Maybe the Church and the world knew about the message rather late, and maybe the response was slow to heed the message of peace, and consequently WW II struck with terrible consequences.

Has the lesson been learnt? After 100 years, will we heed the message of peace? Or will history repeat itself?

Fast forward to the year 1981, also on the same day, 13th May, Pope John Paul II was entering St. Peter’s Square in the pope mobile and waving to the crowds. But one man in the crowd had evil and sinister intentions.

When the Pope was within range, the man, Mehmet Ali Ağca, fired four rounds with an automatic pistol in an attempt to kill the Pope. But by the grace of God, and as Pope JP II said later, by the protection of Our Lady, though he was critically wounded, he survived the assassination attempt.

And upon his recovery, Pope JP II even went to visit his assassin in prison, in what was termed as the famous act of forgiveness and even obtained pardon for him. And with that history was created and it went into the books.

So in the history books of the Church, we can truly see how Jesus had watched over the Church and protected those that belonged to Him, as He said in the gospel.

Jesus even prayed that we be protected from the evil one, so that the evil and terrible moments of history will not be repeated.

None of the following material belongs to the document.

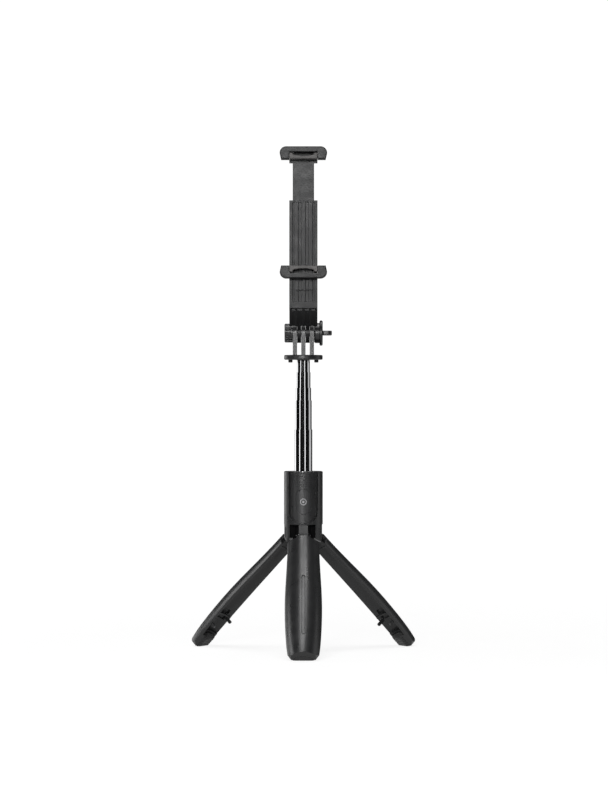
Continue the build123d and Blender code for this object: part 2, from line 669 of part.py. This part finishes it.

Indeed Jesus watches over us and He prayed that we be protected from evil because we have this mission of being sent into the world to proclaim the truth of God’s love.

To communicate the truth of love and the truth with love is our mission so that we bring the message of hope to a world that has seen history repeating itself, and repeating not for the better.

Today we also celebrate Mothers’ Day and we honour mothers for their role in the formation of their children in faith and values so that their children will go on to create a beautiful history for the world.

What I am holding in my hand is a light bulb, an old-fashioned filament light bulb. But it has a beautiful history and a beautiful story as well.

One day, in the year 1855, a 7 year-old boy came home crying. When his mother asked him why, he told her that his school teacher called him “addled”, a word that means slow, confused and mixed-up. 

When the boy asked the teacher what it meant, he crudely told him that his brains were all scrambled.

Well, the matter of fact was that the boy was very curious, he liked to ask a lot of questions, so the teacher thought of him as rather “unteachable”.

So, the mother told the crying boy, “My son is not addled. If nobody wants to teach my son, then I will teach him.” She then proceeded to teach him at home. 

That was in 1855. Many years later, when he died in 1931, homes and businesses briefly turned off their electric light bulbs in honour of this person, who as a boy was termed as slow, confused and mixed up.

Well, that person was none other than Thomas Edison, one of the greatest inventors. And his inventions included the sound recorder, the motion picture camera, as well as improving the telegraph and the telephone. And of course, the electric light bulb!
For someone who had only about 3 months of formal schooling, Thomas Edison owned 1093 US patents, as well as hundreds in other countries.

All because his mother took the trouble to teach him, when others thought he was hopeless.

Thomas Edison said this of his mother: “My mother was the making of me. She was so true, so sure of me, and I felt I have someone to live for, someone I must not disappoint.” A lovely and touching tribute from a great inventor, Thomas Edison, to an ordinary and simple mother, Nancy Edison, his mother.

It can also be a fitting tribute to all mothers as we honour them and pray for them on Mothers’ Day.

So mothers, know that when you are teaching something good to your children, you are actually creating history, a beautiful history that will be written by the hand of Jesus.

As for us, we are preparing for the Parish Feast day in a month’s time. We are folding these “Jesus Invites” so that others will have the opportunity to offer up their needs and petitions to Jesus during the triduum in preparation for the feast day.

We need to fold at least 6000 of these. What we see on the side altars are already 6000 from last year’s feast day triduum.

Our mission as the Parish of Sacred Heart is to fold these “Jesus Invites” so that others can put in their prayer petitions and we believe that they will experience the watchful love and protection of Jesus. 

Yes, we believe that, and as we make our spiritual contribution in folding these “Jesus Invites” may we also know that we are making and creating a beautiful history for the future generations.